Seeing What’s in Store for Me When Organizing My Past

Day 10: (May 3) Regrouped and actually compartmentalized the grief so I can stick with the plan. This is easier said than done, but in a way, it’s a metaphor for “literally” moving on.  And so I must.  

Started in the basement (lower lever) and began emptying out the storage closets that houses all my memory boxes.  So much sorting, weeding, and purging ahead of me before I can pack up a thing.  Took everything out, one box at a time, realizing how much I needed to weed through.  Did a quick sort of everything else in that room and loaded up the ping pong table for items to donate, and reduce down. Actually utilized the center net as my divider, separating the things I planned on donating and recycling from the things I just needed to reorganize.  As more stuff came out of the closet, it was becoming harder to organize the memorabilia, so I imposed a resting point in order to focus and evaluate what was directly in my face.  At a quick glance, it was apparent that I was inundated with old photo albums and framed family photos, both small and enlarged. With each picture I looked at, a flood of memories overcame me.  I realized how fleeting life is, and wondered where the years had gone. My father has passed but his face was everywhere, and it was difficult to consider these items as clutter, so I immediately created a special corner for my most treasured items.  My family photos are my most prized possessions and I will always honor and respect them with the highest regard. The oldest albums themselves, were not in great shape; their spines were falling apart and some had lost their covers altogether.  Noted this was to be a project on my “to do” list, but certainly not for today. 

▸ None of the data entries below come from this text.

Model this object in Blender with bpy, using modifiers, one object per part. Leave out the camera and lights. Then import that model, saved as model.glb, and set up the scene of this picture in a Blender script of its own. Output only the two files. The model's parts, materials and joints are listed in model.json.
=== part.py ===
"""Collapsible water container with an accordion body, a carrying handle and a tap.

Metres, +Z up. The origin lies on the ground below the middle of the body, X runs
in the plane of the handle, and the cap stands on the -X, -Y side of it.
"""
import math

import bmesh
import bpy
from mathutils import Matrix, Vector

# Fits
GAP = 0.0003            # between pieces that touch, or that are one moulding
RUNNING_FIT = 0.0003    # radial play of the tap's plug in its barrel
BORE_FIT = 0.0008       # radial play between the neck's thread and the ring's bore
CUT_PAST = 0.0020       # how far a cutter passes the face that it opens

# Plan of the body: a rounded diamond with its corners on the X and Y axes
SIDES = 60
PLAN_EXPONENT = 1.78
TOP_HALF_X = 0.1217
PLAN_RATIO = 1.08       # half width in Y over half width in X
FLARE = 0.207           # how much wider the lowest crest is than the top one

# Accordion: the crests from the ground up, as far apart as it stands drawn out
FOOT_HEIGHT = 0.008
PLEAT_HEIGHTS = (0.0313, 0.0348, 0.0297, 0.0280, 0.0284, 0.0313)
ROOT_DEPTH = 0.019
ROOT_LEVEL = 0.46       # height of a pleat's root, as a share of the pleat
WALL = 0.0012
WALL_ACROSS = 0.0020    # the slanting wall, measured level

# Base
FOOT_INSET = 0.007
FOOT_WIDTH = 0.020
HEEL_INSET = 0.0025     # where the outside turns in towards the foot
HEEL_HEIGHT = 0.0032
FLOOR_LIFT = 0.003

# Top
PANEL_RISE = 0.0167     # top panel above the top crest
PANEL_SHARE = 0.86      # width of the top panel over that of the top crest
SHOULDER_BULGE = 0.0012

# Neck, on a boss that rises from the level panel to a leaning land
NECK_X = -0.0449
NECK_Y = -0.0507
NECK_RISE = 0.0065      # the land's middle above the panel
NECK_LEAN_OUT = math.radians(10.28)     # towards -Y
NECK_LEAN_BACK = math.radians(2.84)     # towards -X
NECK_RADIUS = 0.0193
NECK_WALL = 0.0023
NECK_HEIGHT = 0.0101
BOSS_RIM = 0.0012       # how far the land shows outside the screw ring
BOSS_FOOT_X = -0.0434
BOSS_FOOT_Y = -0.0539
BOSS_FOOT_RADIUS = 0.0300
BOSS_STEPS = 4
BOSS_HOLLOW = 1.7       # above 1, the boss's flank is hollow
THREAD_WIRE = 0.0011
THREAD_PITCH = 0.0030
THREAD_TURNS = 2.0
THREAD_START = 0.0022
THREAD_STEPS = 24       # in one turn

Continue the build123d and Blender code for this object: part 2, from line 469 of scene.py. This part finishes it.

Today I addressed the stuff I was ready to part with:  The kid’s board games (kept the classics, like Monopoly, Life, Scrabble, Scattagories); stuffed animals; old coats; 7 pcs. of luggage without wheelies; a telescope; 4 sleeping bags;over 15 blankets; ass’t. camp bedding and ass’t. sizes of sheets and pillowcases; worthless naked Barbie dolls with random clothes; Kid’s art projects (took digital photos); art supplies.  On the walls hang the framed jigsaw puzzles that my daughter and I painstakingly completed, at wee hours of the night, throughout her adolescent years.  Those were such precious memories and each puzzle we labored over, inspired wonderful and intimate conversations together.  Once again, getting a bit sentimental now anticipating the emotional tug of letting go.  This is not easy, constant tugging at my heartstrings.  

Framed jigsaw puzzles removed from walls


The reality is that I cannot take them all, the memories will be cherished forever, and so donating them to a school or senior facility will soften the ache.  For hire, I can be the Professional Organizer and am prepared to be the facilitator, and/or the catalyst to motivate and guide the client to let things go.  It’s quite another scenario to guide yourself through your own emotional purge.  All bets are off, and some basic principles of organization can be neglected if you let it. Even a Professional Organizer needs an objective eye to aid in the decision making process to assist in letting things go.  

The support of my family and friends have played a role in shadowing this project and their tough love was an integral part of my decision making. Called a charity and arranged for pick-up tomorrow.  The Salvation Army picks up in my area on designated days and you dont’ need to be home.  Easy and convenient.  Sooner is better than later, so there is no time for overthinking and change of heart.